Le système use de sophismes et de comparaisons générant l’offuscation, la compassion agressive pour les victimes – toujours les mêmes. Les esprits peinent à garder leur bon sens, rapidement acculés au fameux point Godwin… « Le discours intimidant a toujours le dernier mot ».
L’ère est à la dénonciation : il faut traquer les déviants et crucifier les pensée nauséabondes. C’est la « psychiatrisation de la pensée non conforme ». Et au diable les arguments qui ne sont pas homologués… Fidès analyse fort bien le plaidoyer pro-avortement qu’il est aisé de détricoter, même sans être chrétien (hormis le fait qu’il parle de « futurs enfants » , alors que les embryons en sont déjà) ; on clame partout les mots de liberté et de dignité, mais ce ne sont jamais celles de l’embryon qu’un eugénisme notoire choisit ou élimine.
Le conditionnement par les mots
Ce discours intimidant a véritablement « la puissance normative d’une morale religieuse » – morale qui, paradoxalement, décrie l’absolutisme des temps anciens et en crée un autre, bien pire… Fidès cite les mots si justes de Philippe Muray : c’est « l’imposition incroyablement violente d’un néo-catéchisme fabriqué hier mais qu’il convient de considérer comme éternel et qu’il est recommandé d’anônner quotidiennement comme si c’était notre langue maternelle ».
Et la terminologie est la première de leurs armes. Le langage, outil d’expression de la pensée, de dévoilement de la réalité, en devient le dévoiement… un outil d’idéologisation qui s’impose à ce qu’il veut décrire et surtout juger, précédant en quelque sorte son objet et en façonnant de fait une certaine perception : Fidès parle d’une tendance essentialiste.
La perversion du vocabulaire s’observe dans tous les domaines, à travers la religion du développement et surtout l’idéologie du progrès – il faut « avancer »… Si, de tout temps, la langue s’est trouvée codifiée par le système des idées dominantes, elle est aujourd’hui pervertie dans son essence.
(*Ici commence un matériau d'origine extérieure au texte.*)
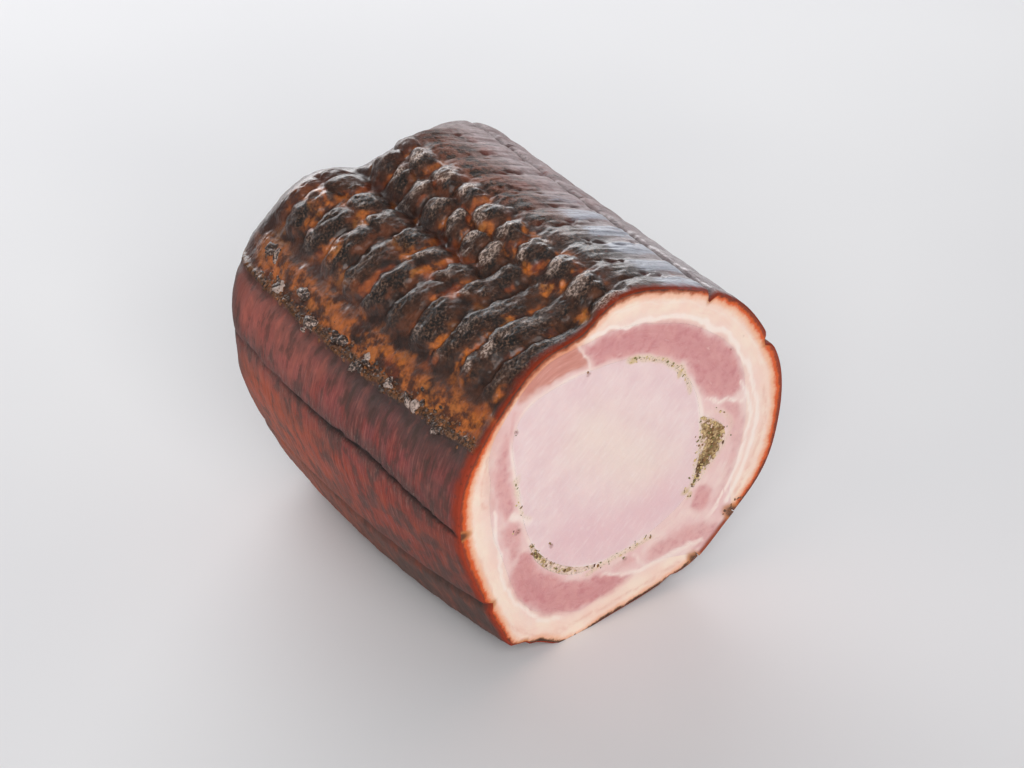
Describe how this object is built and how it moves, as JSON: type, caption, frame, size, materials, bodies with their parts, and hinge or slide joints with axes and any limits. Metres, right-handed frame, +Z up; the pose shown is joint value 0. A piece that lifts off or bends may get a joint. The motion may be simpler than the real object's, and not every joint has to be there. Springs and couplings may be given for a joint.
{
  "type": "roast pork",
  "caption": "Rolled smoked pork roast on its side: pale loin wrapped in belly with rind, herb filling at the cut face, net-ridged dark crust, rounded browned end.",
  "frame": {"origin": "bottom centre of the bounding box, on the flat that the roast lies on", "axes": "+Z up, the roll's axis along Y, the cut face towards -Y and the browned end towards +Y, the net-marked crust up and towards -X"},
  "size_m": [0.1387, 0.1404, 0.1309],
  "materials": {
    "browned_rind": "smoked dark brown rind, glossy in the hollows and matt on the charred ridges",
    "belly_meat": "moist cured pink lean with pale fat seams",
    "loin_meat": "moist pale pink cooked loin",
    "herb_filling": "rough chopped green and brown herbs"
  },
  "bodies": {
    "root": {"fat_and_rind": "browned_rind", "belly_lean": "belly_meat", "loin": "loin_meat", "herb_pocket": "herb_filling", "herb_seam": "herb_filling"}
  },
  "joints": []
}
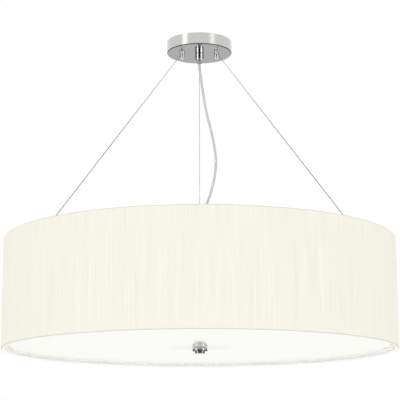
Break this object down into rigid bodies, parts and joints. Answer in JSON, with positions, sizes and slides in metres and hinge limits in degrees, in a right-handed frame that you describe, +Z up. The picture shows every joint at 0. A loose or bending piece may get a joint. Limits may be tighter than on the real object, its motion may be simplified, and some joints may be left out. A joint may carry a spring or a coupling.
{
  "type": "drum pendant light",
  "caption": "Large fabric drum pendant hung from a round ceiling canopy by steel wires, with a slack flex, inner lamps and an opal diffuser closed by a lobed finial.",
  "frame": {"origin": "middle of the ceiling bracket's top face, which lies against the ceiling", "axes": "+Z up into the ceiling along the light's own axis, +Y away from the viewer of the picture, +X to the viewer's right"},
  "size_m": [0.9, 0.9, 0.7426],
  "materials": {
    "polished_metal": "polished nickel plate",
    "zinc_steel": "bright zinc plate",
    "wire_steel": "fine stranded steel rope",
    "white_enamel": "satin white enamel",
    "terminal_brass": "plain brass",
    "shade_fabric": "ivory slub fabric with fine upright threads",
    "shade_liner": "stiff white laminate",
    "flex_sheath": "smooth white sheath",
    "white_plastic": "moulded white plastic",
    "opal_acrylic": "glossy opal sheet",
    "lamp_envelope": "opal lamp envelope"
  },
  "bodies": {
    "canopy": {"ceiling_bracket": "zinc_steel", "canopy_stud_left": "zinc_steel", "canopy_stud_right": "zinc_steel", "terminal_block": "white_plastic", "earth_screw": "terminal_brass", "line_core": "flex_sheath", "neutral_core": "flex_sheath", "earth_core": "flex_sheath", "ceiling_canopy": "polished_metal", "cap_nut_left": "polished_metal", "cap_nut_right": "polished_metal", "cord_grip_body": "polished_metal", "cord_grip_collet": "polished_metal", "cord_grip_locknut": "zinc_steel", "flex_cord": "flex_sheath", "wire_grip_1": "zinc_steel", "wire_grip_2": "zinc_steel", "wire_grip_3": "zinc_steel", "wire_grip_nut_1": "polished_metal", "wire_grip_nut_2": "polished_metal", "wire_grip_nut_3": "polished_metal", "suspension_wire_1": "wire_steel", "suspension_wire_2": "wire_steel", "suspension_wire_3": "wire_steel"},
    "release_1": {"wire_release_1": "polished_metal"},
    "release_2": {"wire_release_2": "polished_metal"},
    "release_3": {"wire_release_3": "polished_metal"},
    "shade": {"shade_fabric": "shade_fabric", "shade_liner": "shade_liner", "top_ring": "white_enamel", "bottom_ring": "white_enamel", "spider_arm_1": "white_enamel", "spider_arm_2": "white_enamel", "spider_arm_3": "white_enamel", "spider_hub": "white_enamel", "arm_screw_1": "zinc_steel", "arm_screw_2": "zinc_steel", "arm_screw_3": "zinc_steel", "wire_anchor_1": "zinc_steel", "wire_anchor_2": "zinc_steel", "wire_anchor_3": "zinc_steel", "wire_ball_1": "zinc_steel", "wire_ball_2": "zinc_steel", "wire_ball_3": "zinc_steel", "hub_cord_grip": "white_plastic", "stem_tube": "white_enamel", "stem_locknut": "zinc_steel", "wiring_box_lid": "white_enamel", "wiring_box": "white_enamel", "lampholder_1": "white_plastic", "lampholder_2": "white_plastic", "lampholder_3": "white_plastic", "lamp_1": "lamp_envelope", "lamp_2": "lamp_envelope", "lamp_3": "lamp_envelope", "diffuser_rod": "zinc_steel", "rod_locknut": "zinc_steel"},
    "diffuser": {"diffuser": "opal_acrylic"},
    "washer": {"finial_washer": "polished_metal"},
    "finial": {"finial_knob": "polished_metal"}
  },
  "joints": [
    {"name": "shade_height", "type": "slide", "parent": "canopy", "child": "shade", "axis": [0, 0, 1], "range_m": [0, 0.25], "deforming": ["suspension_wire_1", "suspension_wire_2", "suspension_wire_3", "flex_cord"]},
    {"name": "wire_release_press_1", "type": "slide", "parent": "canopy", "child": "release_1", "axis": [0, 0, 1], "range_m": [0, 0.0015], "stiffness_N_per_m": 800, "springref_m": -0.001},
    {"name": "wire_release_press_2", "type": "slide", "parent": "canopy", "child": "release_2", "axis": [0, 0, 1], "range_m": [0, 0.0015], "stiffness_N_per_m": 800, "springref_m": -0.001},
    {"name": "wire_release_press_3", "type": "slide", "parent": "canopy", "child": "release_3", "axis": [0, 0, 1], "range_m": [0, 0.0015], "stiffness_N_per_m": 800, "springref_m": -0.001},
    {"name": "diffuser_lift", "type": "slide", "parent": "shade", "child": "diffuser", "axis": [0, 0, 1], "range_m": [0, 0.06]},
    {"name": "finial_travel", "type": "slide", "parent": "shade", "child": "washer", "axis": [0, 0, -1], "range_m": [0, 0.008]},
    {"name": "finial_turn", "type": "hinge", "parent": "washer", "child": "finial", "pos_m": [0, 0, -0.735], "axis": [0, 0, -1], "range_deg": [0, 2880]}
  ],
  "couplings": [
    {"joint": "finial_travel", "follows": "finial_turn", "m_per_rad": 0.00015915}
  ]
}
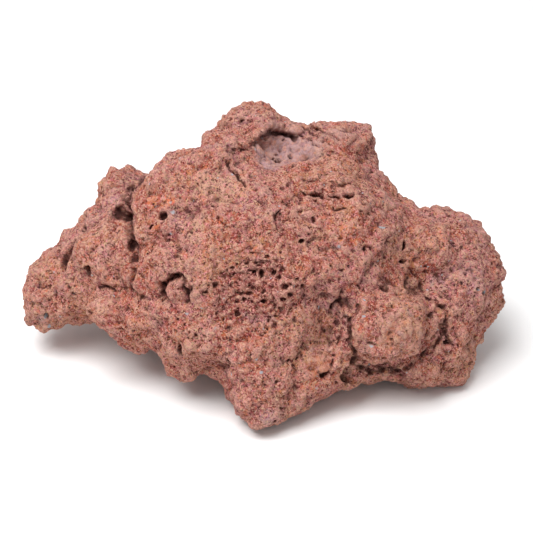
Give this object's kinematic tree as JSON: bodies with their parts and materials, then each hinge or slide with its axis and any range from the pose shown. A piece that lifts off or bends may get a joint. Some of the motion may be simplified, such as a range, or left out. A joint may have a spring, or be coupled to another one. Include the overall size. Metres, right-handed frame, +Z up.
{
  "type": "lava rock",
  "caption": "Rough porous lump of red lava rock, longer than it is wide, with knobs, deep creases and gas pits, lying on worn bumps of its underside.",
  "frame": {"origin": "on the surface that the stone lies on, under the middle of its bounding box", "axes": "+X along the stone's length, to the right as its pitted show side is seen; +Y away from the show side; +Z up"},
  "size_m": [0.2118, 0.1322, 0.104],
  "materials": {
    "scoria": "dry, matt and gritty: dusty reddish brown with ochre and purple-grey patches, dark inside its pores"
  },
  "bodies": {
    "root": {"lava_rock": "scoria"}
  },
  "joints": []
}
Et cette perception volontairement « déformée », cette « vision tronquée » n’est pas sans servir des desseins éminemment politiques.
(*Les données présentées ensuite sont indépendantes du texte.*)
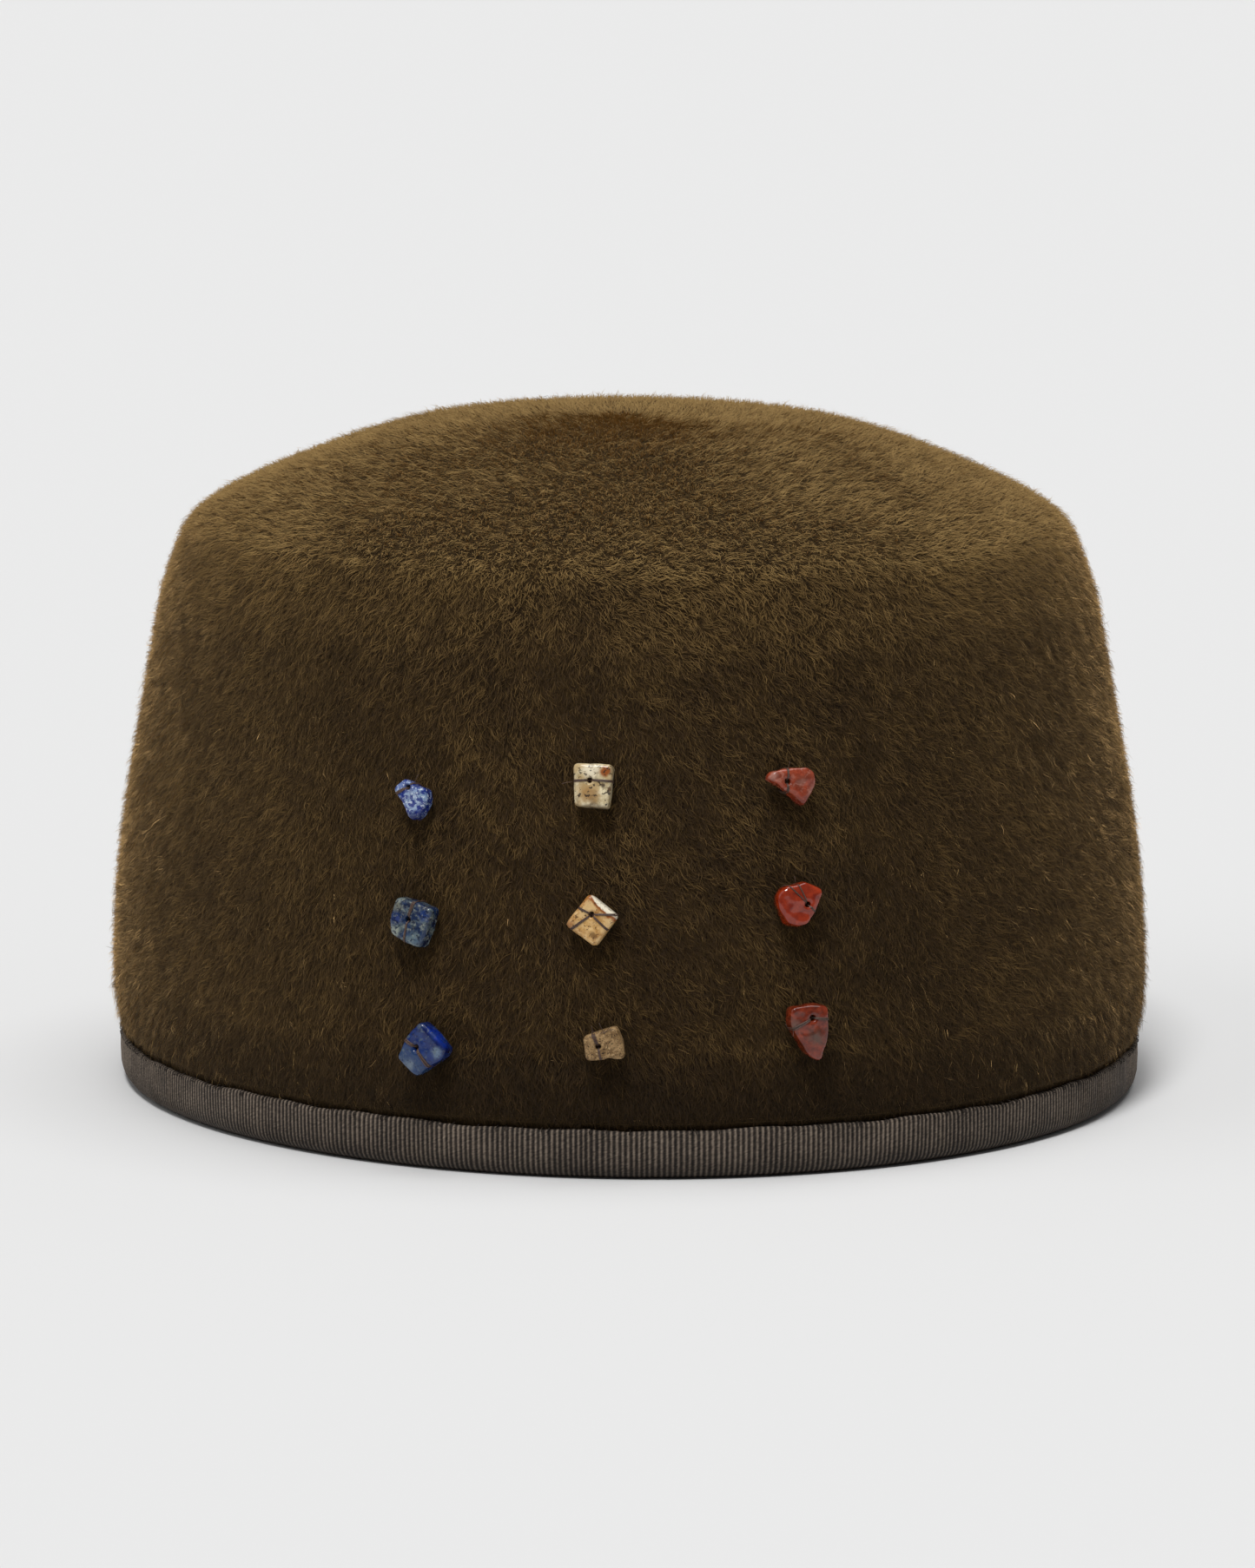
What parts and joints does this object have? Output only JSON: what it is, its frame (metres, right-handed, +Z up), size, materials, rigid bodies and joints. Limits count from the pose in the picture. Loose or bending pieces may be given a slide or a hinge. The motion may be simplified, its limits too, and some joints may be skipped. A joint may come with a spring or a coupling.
{
  "type": "stone-set felt cap",
  "caption": "Oval brimless felt cap with a ribbon-bound rim and a grid of small drilled stones sewn on the front, hollow and open at the bottom.",
  "frame": {"origin": "middle of the rim's opening, on the surface that the cap rests on", "axes": "+Z up through the crown, -Y towards the front of the cap, where the stones are, +X towards the wearer's left"},
  "size_m": [0.1784, 0.2103, 0.1154],
  "materials": {
    "felt": "long-napped olive-brown fur felt",
    "grosgrain": "ribbed taupe grosgrain ribbon",
    "lapis": "polished blue with pale clouds",
    "cream_jasper": "satin cream with brown veins",
    "tan_jasper": "satin tan with brown specks",
    "red_jasper": "polished brick red with grey veins"
  },
  "bodies": {
    "root": {"crown": "felt", "ribbon_binding": "grosgrain", "lapis_upper": "lapis", "lapis_middle": "lapis", "lapis_lower": "lapis", "cream_jasper_upper": "cream_jasper", "tan_jasper_middle": "tan_jasper", "tan_jasper_lower": "tan_jasper", "red_jasper_upper": "red_jasper", "red_jasper_middle": "red_jasper", "red_jasper_lower": "red_jasper"}
  },
  "joints": []
}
Critique du constructivisme abstrait
« C’est un fait qu’aujourd’hui des donneurs de leçon nous disent ce que nous devons penser, et surtout ce que nous devons espérer : un monde décloisonné, sans frontières, sans peuples, enfin libéré des vieilles traditions et des ancrages, débarrassé des identités, peuplé de « citoyens du monde » dont la figure typifiée est le migrant. » La leçon est bien longue, mais le projet de plus en plus certain…
Il fallait, pour ce faire, servir une morale universaliste qui puisse tenir lieu de vérité intemporelle. Fidès a nommé les droits de l’homme… cette doctrine qui, alors même qu’elle tient son origine de la loi naturelle inspirée par Dieu, ne se revendique que d’elle-même et flotte, auto-justifiée, dans le ciel de la démocratie. Prétention indue ! Qui axe tout raisonnement « sur la seule problématique de la citoyenneté » et fait passer « toute préoccupation culturaliste pour un symptôme de repli identitaire ».
L’homme de « la fin de l’histoire » : le migrant (Fidès)
La notion même de civilisation s’en trouve abolie – sans compter l’héritage religieux. La logique de la citoyenneté finit par travailler contre la logique de l’identité. En témoigne tout le processus de « la construction européenne », comme le note Fidès. Et, plus que tout, l’ensemble de la perspective mondialiste… « Notre identité serait de ne pas en avoir » !
L’actualité le démontre magistralement : « l’homme de la mondialisation, de « la fin de l’histoire » est le migrant » (…). C’est la figure du déracinement complet ». Il faut désormais vivre « hors sol » dans une nation désespérément et uniquement « civique ».
La confusion généralisée, dans les corps et les esprits, dans les âmes, est le maître mot de ce discours de démiurge qui veut radicalement mais sournoisement changer le monde. Fidès songe à une « régression collective » de la société en proie au Système – il faut faire face.